Most motorcycle technician students and workers are still predominantly male, but the staff at MTC has noticed a slight uptick in women students interested in the field. Rager is a standout in the overall class.
“It is on the increase and the quality of the female student is really – I hate to say it – but sometimes it’s a better quality than our male students because they have to work so much harder in this industry,” said Angie Jones, MTC’s admissions coordinator.
Still, it’s a slight uptick in female enrollment, said Judd Hill, the associate program director. Four women are students at the center now.
But there is room for more. Each class – a new one starts each quarter – can hold 18 students. Rager’s class has less than 10.
According to the U.S. Bureau of Labor Statistics, employment for motorcycle mechanics was predicted to grow at a slower-than-average rate of six percent between 2014 and 2024, however because of the increase in registered motorcycles, there’s a need for mechanics.
Hill said they frequently get calls from local employers asking about students.
The MTC classes also impart skills in motorcycle sales, parts counter technician, dealership technician and helping students on the path to shop ownership.
Combine passion and work for a ‘perfect career’
“There is a huge skills gap in this country and college is not for everybody,” Jones said. “But education is for everybody. Once you decide what you are good at and what you like to do, if you can marry those things together, you have the makings of a perfect career.”
For students who started classes between March 2014 and Feb. 2015, the national graduation rate falls at 65 percent. Of that rate, 68 percent find jobs upon graduation, according to Accrediting Commission of Career Schools and Colleges. The median salary for a motorcycle mechanic is $32,000 according to Salary.com.

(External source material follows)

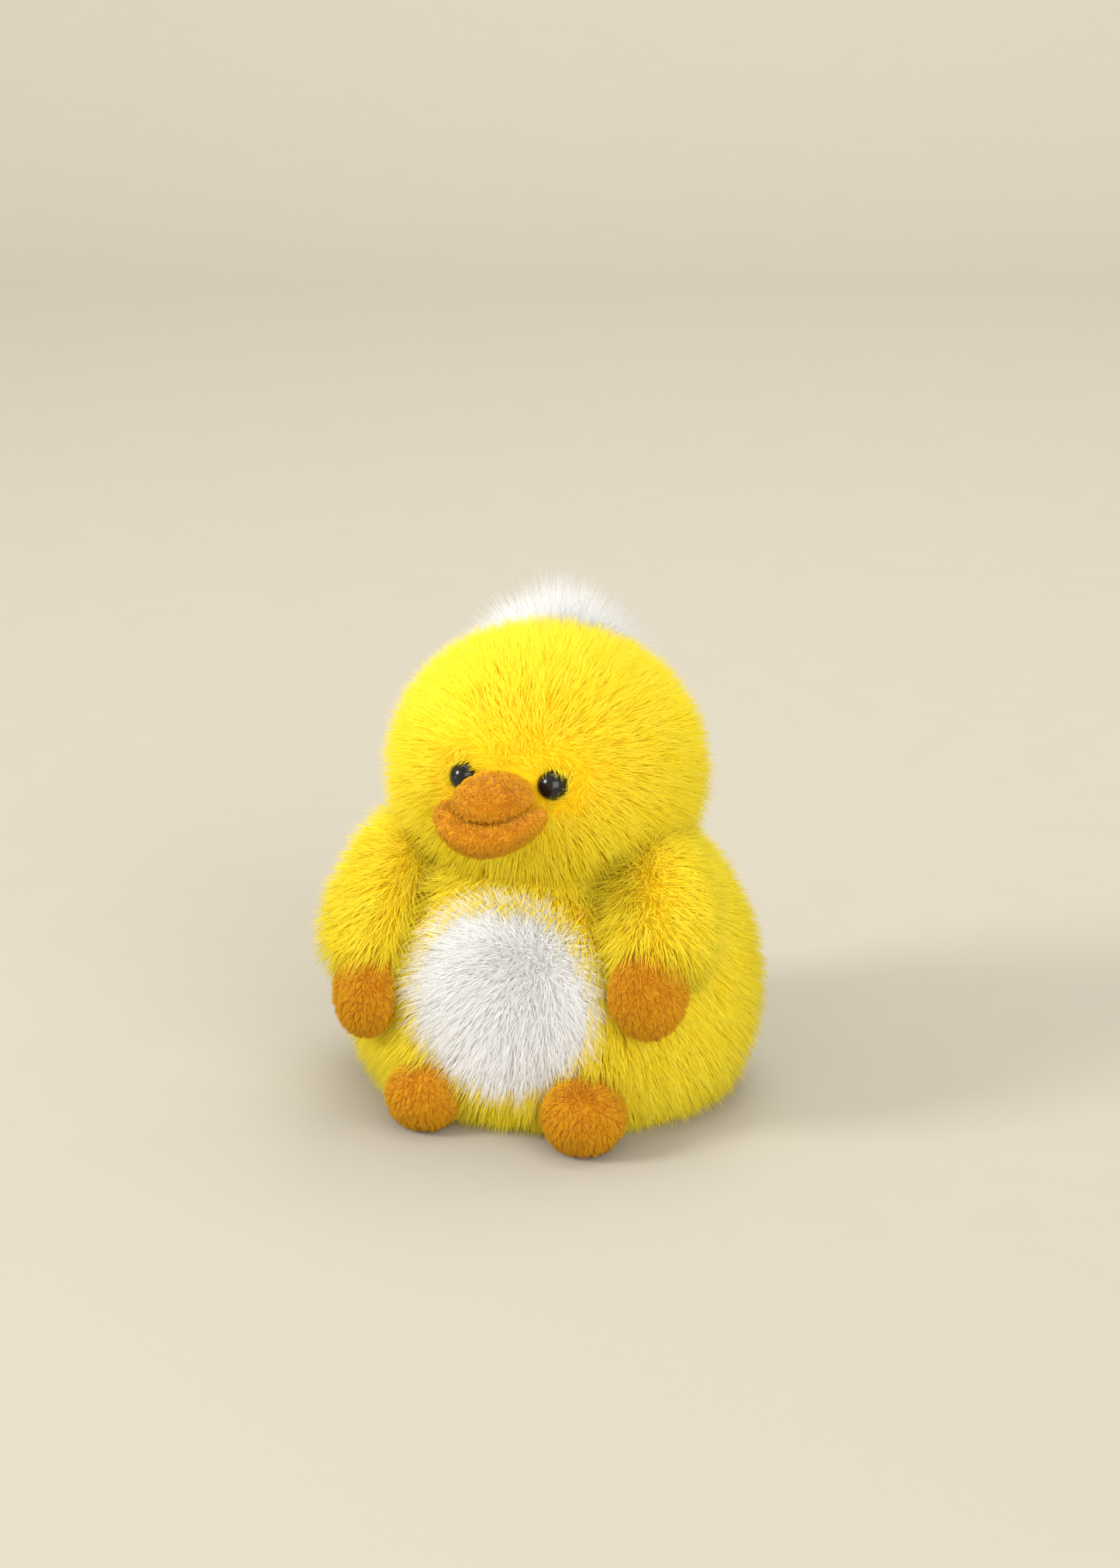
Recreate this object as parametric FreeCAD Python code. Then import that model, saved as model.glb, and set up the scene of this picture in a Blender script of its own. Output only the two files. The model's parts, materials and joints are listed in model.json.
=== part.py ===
import FreeCAD, Part
import math
import os

# A seated plush duck on a keychain. Millimetres, +Z up, the duck faces -Y and its own left is +X.
# The origin is the centre of the flat base that it sits on.

V = FreeCAD.Vector
X_AXIS = V(1, 0, 0)
Y_AXIS = V(0, 1, 0)
Z_AXIS = V(0, 0, 1)
SIDES = (("left", 1), ("right", -1))

# ---------------------------------------------------------------- driving dimensions
WALL = 2.4            # fur fabric with its pile pressed down
SHORT_WALL = 1.6      # short-pile fabric of the bill, hands and feet
SEAM = 0.1            # gap left at a sewn edge
FILL_GAP = 0.25       # between a skin and the filling inside it
FAR = 200.0           # reach of a cutting slab

# Torso: wider than it is deep, cut flat at the base and at the neck
TORSO_MIDDLE = V(0, 0, 23.2)
TORSO_HALF = V(38.2, 32.5, 37.4)
NECK_Z = 53.0
BASE_HALF_WIDTH = 19.0     # base panel sewn into the underside
PELLET_TOP_Z = 13.0

# Head: set a little forward of the torso
HEAD_MIDDLE = V(0, -3.0, 68.6)
HEAD_HALF = V(27.4, 25.8, 24.4)

# Round white belly patch
BELLY_Z = 28.9
BELLY_RADIUS = 17.4

# Bill: a mound on top of a wider rounded lip
MOUND = {"middle": V(0, -36.0, 70.4), "half": V(7.6, 9.4, 5.3)}
LIP = {"middle": V(0, -37.6, 66.6), "half": V(10.8, 10.8, 3.9)}
MOUND_CORE_SHARE = 0.78
LIP_CORE_SHARE = 0.62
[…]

The motorcycle course isn’t easy and the difficulty only escalates for older students, most of whom are enrolled in the evening classes. Full-time jobs, families and other financial obligations make it hard to adjust to the 6-hour classes each day.
“To really get the most out of it, it should be done when you are still a kid. Before you are married, before you have a house, before you have all of these obligations,” Jones said. “Trying to make those skill changes at 40, 45 and 50 is difficult … it never gets easier. It gets harder.”
The classes are held five days a week in a 9-month program, which is split in three, three-month terms. A new group of students – ranging in age from 18 to nearly 70 – starts every three months. Full tuition is $21,100.
The program is the only one of its kind in Pennsylvania and in the Mid-Atlantic region as a whole. Similar schools are located in Arizona, Florida and Ohio.
“I have someone here from Tennessee, someone here from Indiana,” Jones said.
Jess will be lifelong
Rager worked with Jones for more than a year before finally being able to enroll.
“It was financially difficult for her to get here,” Jones said. “She worked at a gas station and (pet store) to save money. She kept in touch with us on a regular basis. When she walked through the door in July she had a huge smile on her face and I knew this is where she was supposed to be. She was ready.”
Rager was also given some financial help from a midstate women’s riding club, Divas Elite Social Riding Club. The club gave Rager and three other female students $500 scholarships each, said Jen Shade, the riding club’s founder. The club is based out of Harrisburg.
“It’s a super stellar program right here in Central Pennsylvania. and I don’t think people realize how good it is,” Shade said. “In 9 months … they really leave with all the skills they need to have a career. That got us excited.”
Rager’s days are at capacity.
When she isn’t in class, she works at a local Petco in York County. “I put in my time here, leave and then clock in there. Then I sleep a little bit, eat a little bit in between, and do it all over again.”
She also has a tiny obsession with fish.
“I have three different aquariums. I have a crazy amount of fish,” she said.
Thus, the Petco job comes in handy.
“The discount on the fish is undeniable.”
After graduation, she’ll be heading back to Central City, hopefully getting into a shop and building up her skills. Rager hopes to branch out with her own shop in about five years; she’ll be in her mid-twenties by then.
“I don’t want to sell new motorcycles. I want to be able to repair motorcycles from people I know, people I don’t,” she said.
Her instructor at MTC, Judith Winters, sees Rager succeeding in her field.
“You can tell when you do this long enough who’s motivated and who will truly go into the industry,” Winters said. She’s been teaching at MTC off and on for 8 years. “And not just go into it, but stay. It’s a hard industry to be in, a hard industry to survive. Jess will be lifelong.”